For some, it means the physical shelter they spend most of their time in, while others perceive it as something not seen but felt instead. I believe that I belong to the latter group, and having come from a home far from ideal, I used to think of a home that did not include thoughts of love, comfort, and happiness–three things that should have helped me distinguish what a proper home is from a mere dwelling. For a long time, I had thought that the world’s default color was grey–that everything was painfully drab by nature–until the day when my Grandpa Francis made me see otherwise.
The dish he cooked for me on an incredibly bad day after my parents fought was one I had never seen before. It wasn’t pleasing to the eyes; it had floating brownish globs that were a little too unsettling to see, like shredded earthen moss picked from a tree root. I was wrong in judging it so quickly, however, and by the time I finished my third bowl, I felt like the whole world was alright once more.

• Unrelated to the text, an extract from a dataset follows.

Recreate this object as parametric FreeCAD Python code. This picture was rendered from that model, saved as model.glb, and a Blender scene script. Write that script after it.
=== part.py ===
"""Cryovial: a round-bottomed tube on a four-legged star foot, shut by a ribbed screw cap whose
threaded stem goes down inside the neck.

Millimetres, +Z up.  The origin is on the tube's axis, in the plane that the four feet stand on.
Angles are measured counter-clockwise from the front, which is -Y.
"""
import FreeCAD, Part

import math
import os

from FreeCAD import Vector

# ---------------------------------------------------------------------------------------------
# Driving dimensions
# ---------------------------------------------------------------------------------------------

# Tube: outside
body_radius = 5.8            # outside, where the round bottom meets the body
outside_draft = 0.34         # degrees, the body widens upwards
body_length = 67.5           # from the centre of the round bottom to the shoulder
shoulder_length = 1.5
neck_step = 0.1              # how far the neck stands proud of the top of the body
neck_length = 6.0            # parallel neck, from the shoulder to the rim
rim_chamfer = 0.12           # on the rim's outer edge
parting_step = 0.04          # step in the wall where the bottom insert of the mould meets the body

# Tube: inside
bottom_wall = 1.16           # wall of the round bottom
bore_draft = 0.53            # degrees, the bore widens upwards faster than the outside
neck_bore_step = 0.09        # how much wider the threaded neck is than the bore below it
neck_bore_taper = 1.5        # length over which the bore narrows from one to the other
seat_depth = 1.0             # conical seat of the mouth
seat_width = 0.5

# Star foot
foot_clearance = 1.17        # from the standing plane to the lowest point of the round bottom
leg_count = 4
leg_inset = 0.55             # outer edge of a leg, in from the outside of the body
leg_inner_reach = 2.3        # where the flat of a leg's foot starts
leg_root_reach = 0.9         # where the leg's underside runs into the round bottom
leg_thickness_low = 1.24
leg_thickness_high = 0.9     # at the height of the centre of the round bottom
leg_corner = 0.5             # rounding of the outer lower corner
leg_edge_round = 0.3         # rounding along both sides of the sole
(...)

Since then, my idea of what a home should be took a turn for the better. My grandfather was able to make me understand something that stayed with me for the rest of my life. He said that not everything that looked ugly served a purpose that was only ugly as well, just like that Bas’uy I ate. Even though my childhood had not been spectacular, it did not dictate that my adult life would end up just the same. Because of that native dish, my eyes were opened to the fact that life’s greatest gifts sometimes come in unsightly packaging, and that because of this, we sometimes fail to use those gifts to our advantage. I used to think that the brokenness in my family only put me through fire, not knowing that I was in the process of being forged into fine steel.
I never knew that a simple, exotic dish would enlighten me in such a way, but it did. Because of it, I now understand that while a home could never be perfect, it would still be the one place you would always want to go to.